The SJPP has extended its role beyond simple loan guarantee provision, actively collaborating with participating banks to facilitate restructuring and rescheduling of existing debt obligations for struggling businesses. This approach recognises that many established entrepreneurs require not fresh capital but rather relief from current payment obligations that have become unsustainable. Targeted repayment assistance programmes further enhance this safety net, providing temporary breathing room for businesses to stabilise operations before resuming normal service schedules. This multifaceted approach addresses the reality that financial distress often reflects temporary cash flow disruptions rather than fundamental business model failure.

Bank Negara Malaysia's contribution to the broader stimulus framework came through the RM5 billion SME Stabilisation Relief Facility, launched in mid-May 2026. Early results prove encouraging, with nearly RM1 billion already approved for more than 1,500 MSMEs seeking to stabilise operations amid challenging conditions. The three-pronged approach—direct micro-financing, guarantee schemes, and stabilisation relief—demonstrates coordinated action across government agencies and the central bank to address entrepreneurial vulnerability from multiple angles simultaneously.

The parliamentary response by Amir Hamzah directly addressed concerns raised by Datuk Andi Muhammad Suryady Bandy regarding concrete measures protecting small traders, hawkers, and MSMEs during periods of global economic challenge. This exchange reflects heightened legislative scrutiny of government performance in cushioning vulnerable business segments against external shocks, a politically sensitive issue given the electoral significance of small entrepreneur constituencies throughout Malaysia.

Capacity analysis suggests the government's financing machinery retains substantial headroom for future applications. Approximately RM4 billion in funds remain available under the RM5 billion micro-financing allocation, indicating that demand has not yet exhausted supply. This remaining capacity provides reassurance to potential applicants that access to credit remains available rather than constrained by resource limitations. However, the relatively modest absorption rate—with only RM1 billion committed against the RM5 billion SME SRF allocation—suggests either limited awareness among eligible entrepreneurs or structural barriers preventing successful application.

For Malaysian small business operators, these initiatives carry significant practical implications. The multi-institutional approach ensures that entrepreneurs can approach various lenders rather than depending on single gatekeepers, theoretically increasing competitive pressure to approve viable applications. The restructuring and rescheduling options prove particularly valuable for established businesses facing temporary disruption rather than permanent decline. Hawkers and street traders, traditionally marginalised from formal banking relationships, gain access through institutions like MARA and TEKUN specifically designed to serve informal sector participants.

Regionally, Malaysia's coordinated approach to MSME support demonstrates a model that other Southeast Asian economies might observe.
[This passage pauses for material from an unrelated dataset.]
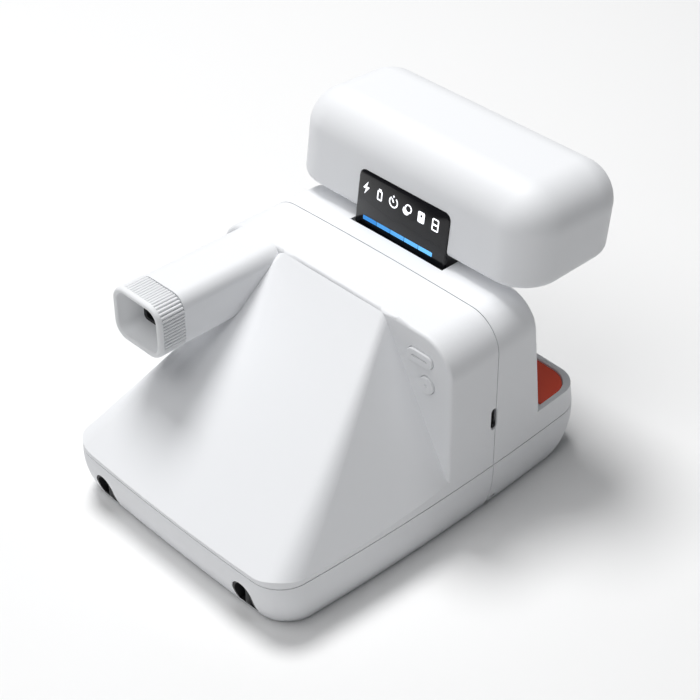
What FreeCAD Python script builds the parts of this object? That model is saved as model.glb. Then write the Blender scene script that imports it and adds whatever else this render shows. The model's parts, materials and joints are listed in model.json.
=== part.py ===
import FreeCAD, Part

import math
import os
from FreeCAD import Vector

# Instant camera: a low film base, a block that carries the lens and the finder, a mirror
# housing that slopes down behind the block, and a lid that flips up above the lens.
# Millimetres. +Z is up, the lens looks along -Y, the finder is on the +X side.
# The origin is on the flat underside, on the mid plane, half way along the base.

# ---- driving dimensions ----
HALF_WIDTH = 55.0        # base, at its widest
REAR_Y = 73.6            # back of the base
FRONT_Y = -73.6          # front of the base at the level joint
SEAM_Z = 19.0            # level joint between upper and lower shells
SEAM_Y = -21.6           # upright joint between front and rear shells
SEAM_GAP = 0.35
SIDE_BOW = 904.0         # radii of the slightly bowed walls
REAR_BOW = 1164.0
FRONT_BOW = 946.0
REAR_CORNER = 12.0
FRONT_CORNER = 15.5
RIM_CORNER = 10.0
WALL = 2.2
TOP_Z = 77.6             # crown of the block
CROWN_BOW = 1500.0
TOP_SIDE_RADIUS = 13.0
BLOCK_REAR_Y = 0.5
BLOCK_FRONT_TOP_Y = -40.1
FRONT_SLOPE = 0.118      # the block's front runs out by this much per mm downwards
LEDGE_Z = 28.7           # rim of the ledge that the closed lid rests above
RIM_Y = -68.9
SIDE_DRAFT = 0.0102
PEAK_X = 24.5            # half width of the mirror housing at its top
SLOPE_TOP_Z = 76.4
SLOPE_END_Z = 20.3
SLOPE_SAG = 1.4          # the slope is slightly hollow
FACET_FOOT_Z = 23.6      # where a side facet meets the block's rear corner
RIDGE_TOP = 3.0          # ridge between slope and facet, at the peak and at the foot
RIDGE_FOOT = 12.0
REAR_EDGE_RADIUS = 1.2
FRONT_EDGE_RADIUS = 2.8

# finder tunnel and eyecup
TUNNEL_X0 = 24.6
TUNNEL_X1 = 48.2
TUNNEL_Z0 = 57.0
TUNNEL_RADIUS = 5.0
EYECUP_Y = 42.0
EYECUP_END_Y = 53.0

# ledge and shutter button
RIM_WIDTH = 2.0
LEDGE_FLOOR_Z = 27.7
LEDGE_UNDER_Z = 26.3
SHUTTER_IN_X = 33.0
SHUTTER_REAR_Y = -48.6
SHUTTER_TRAVEL = 1.2

# rear buttons and charging socket
POWER_X = -41.0
POWER_Z = 67.7
POWER_WIDTH = 11.0
POWER_HEIGHT = 5.0
TIMER_X = -44.2
TIMER_Z = 58.7
TIMER_RADIUS = 3.15
USB_Y = -20.75
USB_Z = 39.1
USB_LENGTH = 8.6
USB_WIDTH = 3.0

# lens, film path and film door
LENS_Z = 47.0
LENS_RADIUS = 6.1
FILM_HALF = 44.25        # half width of the film
FILM_Z = 12.75           # where the film leaves between the rollers
ROLLER_Y = -61.5
ROLLER_RADIUS = 3.3
ROLLER_PITCH = 7.1       # distance between the roller axes
GEAR_MODULE = 0.7
PINION_Z = 22.7
MOTOR_RADIUS = 2.8
DOOR_HINGE_Y = -24.6
DOOR_HINGE_Z = 2.6
DOOR_KNUCKLE = 2.6
DOOR_PIN = 0.8
DOOR_OPEN = 70.0
SWING_GAP = 0.2          # how far the open door's floor stops below the film pack
LUG_X0 = 47.6
LUG_X1 = 50.2
STRAP_X = 35.0
STRAP_Z = 8.0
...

The integration of direct financing, guarantee schemes, and stabilisation relief through multiple institutions reflects sophisticated recognition that different entrepreneurs require different support mechanisms. Unlike blanket subsidy approaches, these targeted programmes attempt to distinguish between temporary cash flow stress and fundamental business model problems, allocating resources accordingly.

The sectoral focus on agriculture, construction, logistics, and tourism reflects strategic choices about which segments warrant priority support. These sectors employ substantial portions of Malaysia's workforce and generate significant economic activity, making their resilience a matter of broader national concern beyond individual entrepreneurial survival. Agricultural support particularly resonates given rural constituency political significance, while tourism sector assistance addresses employment impacts from international travel patterns.

Looking forward, the government's financing capacity and stated commitment suggest this represents an opening phase rather than a final intervention. As global economic conditions continue evolving, policymakers will likely adjust programme parameters, increase allocations, or introduce additional support mechanisms based on uptake patterns and effectiveness metrics. The parliamentary forum provides regular opportunity for further questioning and escalation should these initial measures prove insufficient.